I say ‘similar format qualifying hour’ because the only real difference involved tyres. Drivers had four sets of soft-compound Pirellis for use in Q1/Q2, with those progressing to Q3 receiving an extra set. No longer would the race-start tyres of the top 10 in Q3 need to be those on which they set their quickest lap in Q2. Tyre choice for both a 17-lap ‘sprint qualifying’ race on Saturday and Sunday’s full-length main event, would be free across the entire grid. The winner of ‘sprint qualifying’ would receive three world championship points, with two and one on offer for second and third places respectively.
Opinion was polarised. Those behind it thought it would spice up the entire weekend; giving a proper meaning to an F1 Friday plus added interest on Saturday, while maintaining a traditional Sunday.
The naysayers pointed out that Saturday’s sprint qualifying race was unlikely to provide no-holds-barred scrapping. Would Friday qualifying’s top two, Lewis Hamilton and Max Verstappen, really get stuck into each other over a short sprint race? They were likely to finish first and second anyway, so would they really go for it to gain one extra point when the downside of any move going terminally wrong was starting at the back in the main race and severely compromising their chances of scoring the big points? And, if you were outside the top three, with nothing on offer at all, well, you just wouldn’t bother.
“You will go for it still, but maybe leaving a bigger margin when in sprint qualifying than in the main race,” opined Fernando Alonso. Christian Horner, meanwhile, was not convinced that his man would be able to help himself anytime he spotted an opportunity anywhere. Mention restraint to Max Verstappen and you’d probably need give him a dictionary at the same time.
Another concern was that with freedom of tyre choice for everyone in both races, the strategic element would go out of the window and you stood a much bigger chance of witnessing a procession. Which sounded valid. You did have to factor in, however, that a 100km (17-lap) race was achievable on the soft compound Pirelli. The medium compound would be the quickest way to cover the race if you could run in free air. But, would some opt for the soft, enjoy greater traction off the line and a grippier opening couple of laps to pick up positions, then block as if their life depended on it? Silverstone has never been the easiest track on which to pass, DRS or not…

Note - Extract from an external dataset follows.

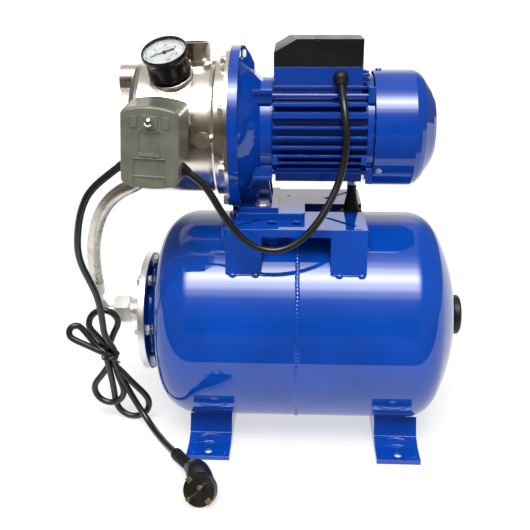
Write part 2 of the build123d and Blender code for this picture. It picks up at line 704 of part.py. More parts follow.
def lead_point(side, reach):
    """A point on the axis of a cable bush, about the switch's centre; reach 0 is in the base's ear."""
    droop = math.radians(LEAD_DROOP[side])
    x = side * (SWITCH_W / 2 - 4 + reach * math.cos(droop))
    return (x, LEAD_ENTRY_Y, LEAD_ENTRY_Z - reach * math.sin(droop))


def lead_plane(side):
    near, far = Vector(*lead_point(side, 0)), Vector(*lead_point(side, 1))
    return Plane(origin=near, x_dir=(0, 1, 0), z_dir=far - near)


def switch_base():
    """Steel base plate with two side ears for the cable bushes and the cover's stud."""
    half = SWITCH_W / 2
    plate = block((-half + 3, half - 3), (SWITCH_BACK_Y - 3, SWITCH_BACK_Y), (-34.5, 36.5))
    for side in (-1, 1):
        x0, x1 = sorted((side * (half - 5.2), side * (half - 3)))
        ear = block((x0, x1), (-129, SWITCH_BACK_Y), (-33, -9))
        plate += ear - rod(lead_point(side, -12), lead_point(side, 12), 6.6)
    plate += bar_y(0, SWITCH_STUD_Z, SWITCH_BACK_Y, SWITCH_FRONT_Y - 5.5, 2.4)
    plate -= bar_y(0, -3, SWITCH_BACK_Y - 4, SWITCH_BACK_Y + 1, 6.6)
    return on_switch(plate)


def switch_nipple():
    """Threaded nipple between the casing and the switch."""
    x, z = SWITCH_C[0], 392.0
    body = bar_y(x, z, -72, -94.9, 5.9) + hex_bar((x, -81.6, z), (x, -87.5, z), 17) - bar_y(x, z, -71, -93, 3.4)
    return body


def switch_diaphragm():
    """Round steel housing over the nipple's end."""
    return on_switch(bar_y(0, -3, -95.1, -104, 19) - bar_y(0, -3, -95, -97.5, 6.4))


def switch_spring():
    """Range spring on its adjusting stud."""
    coil = bar_y(0, -3, -104.2, -124, 6.6) - bar_y(0, -3, -104, -125, 4.6)
    return on_switch(coil)


def switch_adjuster():
    stud = bar_y(0, -3, -104.1, -134, 2.4)
    hexagon = hex_bar((0, -124.1, -3), (0, -128, -3), 11)
    return on_switch(stud + hexagon)


def switch_contacts():
    """Moulded contact carrier above the spring, with its fixed contacts."""
    body = block((-24, 24), (-126, SWITCH_BACK_Y - 3.1), (19, 25.5))
    body += block((-24, -12), (-126, -108), (12, 19.1)) + block((12, 24), (-126, -108), (12, 19.1))
    return on_switch(body)


def switch_lever():
    """Rocking contact plate: it turns about a pin near the bottom of the base."""
    y, z = LEVER_PIVOT
    plate = block((-22, -10), (y - 1.2, y + 1.2), (z + 4, 9.4))
    plate += block((10, 22), (y - 1.2, y + 1.2), (z + 4, 9.4))
    plate += block((-22, 22), (y - 1.2, y + 1.2), (z + 2, z + 7.5))
    hub = rod((-22, y, z), (22, y, z), 4)
    return on_switch(plate + hub - rod((-30, y, z), (30, y, z), 2.05))


def switch_pin():
    """Hinge pin of the lever, held by two tabs of the base."""
    y, z = LEVER_PIVOT
    pin = rod((-25.4, y, z), (25.4, y, z), 2.0)
    return on_switch(pin)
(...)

First off, a big thumbs-up for Friday qualifying. It unquestionably enlivened the day and was superbly fought between the big two. Mercedes had brought a significant aero upgrade package, although Hamilton played it down. The W12 was formidable in the first two sectors where, with its trimmed out rear wing, it was setting the pace. In a 2021 role reversal, Christian Horner reckoned that Red Bull was losing about six-tenths to Mercedes in those two sectors, with Hamilton’s car set-up likely to make him a nuisance on Hangar Straight if he was anywhere near the Red Bull. Verstappen, by contrast, hauled back time in sector three.
“It sounds a bit funny to hear ‘You’ve scored pole position’
To the delight of the home fans, Hamilton was quickest on Friday by 0.075sec, the time done on his first Q3 run with the benefit of a tow from team mate Valtteri Bottas. And here’s a major problem for me. That should have been ‘pole position’ , a Michael Schumacher-equalling record eight poles at the same circuit. But it wasn’t. Because in Saturday’s sprint qualifying 17-lapper, Verstappen made a better start and won the ‘race’, so taking ‘pole’ for Sunday.
Even Max himself found that odd. “It sounds a bit funny to hear ‘You’ve scored pole position’ (his fourth in a row), but we’ll take it,” he said.
For the purists, this need to be addressed. The magic of being the fastest man out there in a car with light fuel and fresh tyres, in its ultimate condition, really means something, and always has. As far as stats are concerned, the 2021 British GP pole should belong to Lewis Hamilton, not Max Verstappen. And if you are going to award three world championship points for a 17-lap sprint race, let’s have four points for the real pole position on Friday, that has taken a day to prepare for and achieve. Would it matter that the ‘pole man’ may not start the main race P1? No.
Toto Wolff agrees: “Pole should be for qualifying, not the sprint race.”
Which is not to say that Verstappen is an undeserving pole man. He’d topped Friday’s 2.30pm free practice session comfortably but, by the time we got around to Q3 on Friday it was almost 7pm, temperatures had dropped and the Red Bull did not work its softs as well in sector three as it had earlier in the day. The new format put the cars into parc fermé conditions after FP1 and so there was precious little Red Bull could do about it.